What do you think is the most insane, collective human event in history?

I’m talking about events on a society-level scale, involving the beliefs and actions of a mass of people. The decision making that led to the event could be logical, but the consequences (whether contemplated beforehand or not) must be insane.

My vote goes to the Battle of Verdun. The Somme and Stalingrad were bloodier, but they were fought in pursuit of rational, logical military goals. WWI itself is rather insane in hindsight, but the motivations of the combatants in starting the conflict made sense in light of the history of Europe and the Great Power mindset that existed at the time. Verdun was simply nuts. Given the inability to fight a war of movement, the battle essentially amounted to an agreement between France and Germany to meet at a battlefield and bombard the crap out of each other for several months, with the hope that the other side would suffer more. Germany had no hope of forcing a decisive advance, and France wouldn’t think of surrendering the position, so they just stayed there and slaughtered each other. The rationale was basically “We will manufacture weapons and supplies, equip men with them, then send them off to Verdun to die. We will continue this for as long as necessary.” It reminds me of the tale of Shaka Zulu ordering one of his Impis to march off a cliff to showcase their discipline.

I would go so far as to claim that the Holocaust and the aerial bombardment of civilian populations during WW2 made more sense than Verdun.

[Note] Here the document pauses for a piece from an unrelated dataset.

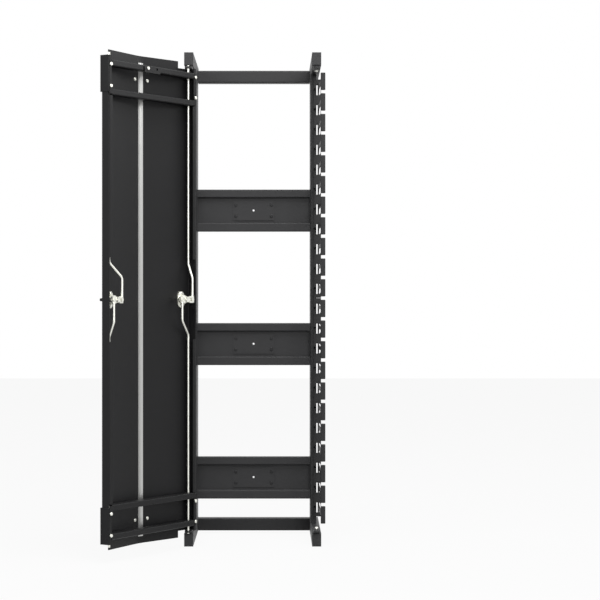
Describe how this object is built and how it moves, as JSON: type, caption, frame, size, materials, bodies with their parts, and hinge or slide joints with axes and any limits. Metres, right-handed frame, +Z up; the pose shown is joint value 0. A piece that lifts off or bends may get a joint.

I disagree that the Holocaust ‘made more sense’ in any way, shape or form. That’s what gets my vote. The battle of Verdun, as many of the battles of WWI made a lot more sense, given the internal logic of mass attack and the inability of the generals or command staffs or planners to adapt their basic thinking and assumptions to the changing realities of more modern weapons, especially machine guns and artillery. The Holocaust, however, was an evil madness that gripped the German people. That it had it’s roots in historical events that lead up to it doesn’t mean it wasn’t completely insane. That Europeans had been persecuting the Jews for centuries before that, just not on an industrial scale, doesn’t excuse the insanity either. And the scale of it dwarfs even the bloody slugfests that the Europeans did to one another during the Great War.

JMHO there.

-XT

Genocide is a well established behavior of human societies. The Holocaust was genocide on a horrific scale, but I think it shares the same internal logic of other genocides. The idea of slaughtering entire peoples was not a new one.

The Battle of Verdun was Wargames - the only winning move was not to play.

[QUOTE=MOIDALIZE]
Genocide is a well established behavior of human societies.
[/QUOTE]

Certainly, though rarely on that scale. But most of the really epic genocide happened earlier in human history, and even things like what happened in Turkey simply weren’t on such a premeditated and industrial scale. Basically, there isn’t a lot of really nasty, dark things that haven’t happened in human history, so if that’s the bench mark then nothing is really ‘insane’ by that definition.

In hindsight, sure. Most of the battles of WWI were the same…in hindsight and with the ability to look deeper into the situation, it’s all obviously not going to work or not going to be worth the cost compared to the gains. Hell, the entire war was that. But as you noted with your earlier comment, there was a pretty well established history of such behavior in the past…and even recent historical data in the same war available to the generals, general staffs and the planners that they could have looked at to see what the results would be. They weren’t able to do that, to ‘think outside the box’ of their own preconceptions, notions, training and experience to SEE what should have been right in front of them. Again, this isn’t something exactly unique with respect to the human animal, historically speaking.

-XT

I disagree. While massacres of people of a certain ethnicity have been common, attempting to track down and kill every person of a specific ethncity is pretty rare. Especially since the Holocaust was aimed not against a nationality the Germans were at war against and was the brainchild of a handful of madmen in an otherwise fairly civilized and moderate society and culture.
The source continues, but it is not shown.